Quindi gruppo Sram e componenti Syncros, tra cui l’immancabile reggisella telescopico che per me è fondamentale ormai da 3 anni su ogni tipo di percorso. Aggiungerei le super performanti ruote Silverton SL, un vero capolavoro ingegneristico.
Le gomme le scelgo in base al terreno e mi affido a Schwalbe. Alcune volte, inserisco un inserto anti-pizzicatura di “Effetto Mariposa”.
Sospensioni Rock Shox rese super performanti grazie ad un tuning eseguito da Savoldi Cycling Suspension.
Concluderei con i freni by Braking che negli ultimi anni si è evoluta, anche grazie a me, nell’ambito bici.

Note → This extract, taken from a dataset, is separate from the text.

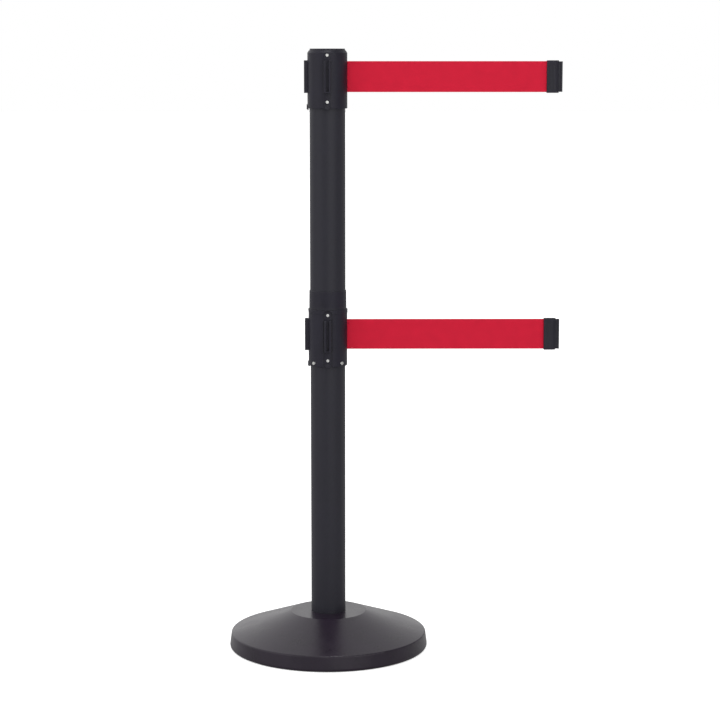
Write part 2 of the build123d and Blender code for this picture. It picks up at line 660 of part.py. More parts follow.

Monto anche un misuratore di potenza, ma non utilizzo dati di frequenza cardiaca perché troppo influenzati da aspetti talvolta non legati alla performance e al carico interno. Piuttosto misuro il carico interno facendo particolare attenzione alle sensazioni e a cosa il mio corpo mi dice. Questo credo sia uno dei miei più grandi punti di forza. Tra l’altro sto passando sempre più da “mi diverto allenandomi” ad “mi alleno divertendomi” perché do maggior importanza al momento presente ed il divertimento è fondamentale per godersi appieno gli istanti passati in bici e indirettamente per performare al meglio.

Dove ti vedi tra 10 anni? e tra 20?
Tra 10 anni continuerò a cercare di condividere i miei valori e le mie esperienze con chi ne avrà più di bisogno, come i ragazzi, sempre nell’ambito ciclistico ovviamente. Al tempo stesso manterrei il mio impegno nel professionismo, magari gestendo un team importante. Tra 20 probabilmente mi vedo a dedicare un po’ più di tempo alla mia seconda passione: l’ingegneria dei materiali. Continuerò a seguire il mondo bici, magari nel settore del test dei materiali e dell’ottimizzazione ingegneristica degli stessi. Inoltre non abbandonare l’impegno che metto tutt’ora nel contribuire alla crescita umana ed agonistica dei bambini e delle giovani generazioni!

Consiglieresti ad un giovane atleta di lavorare sulla propria comunicazione attraverso le piattaforme social?
Assolutamente si, ma senza l’ossessione di doversi mostrare perfetti a tutti i costi. Senza la paura di essere giudicati per quello che si è realmente. La cosa più sbagliata che si puo’ fare è proprio raccontarci diversamente da come siamo.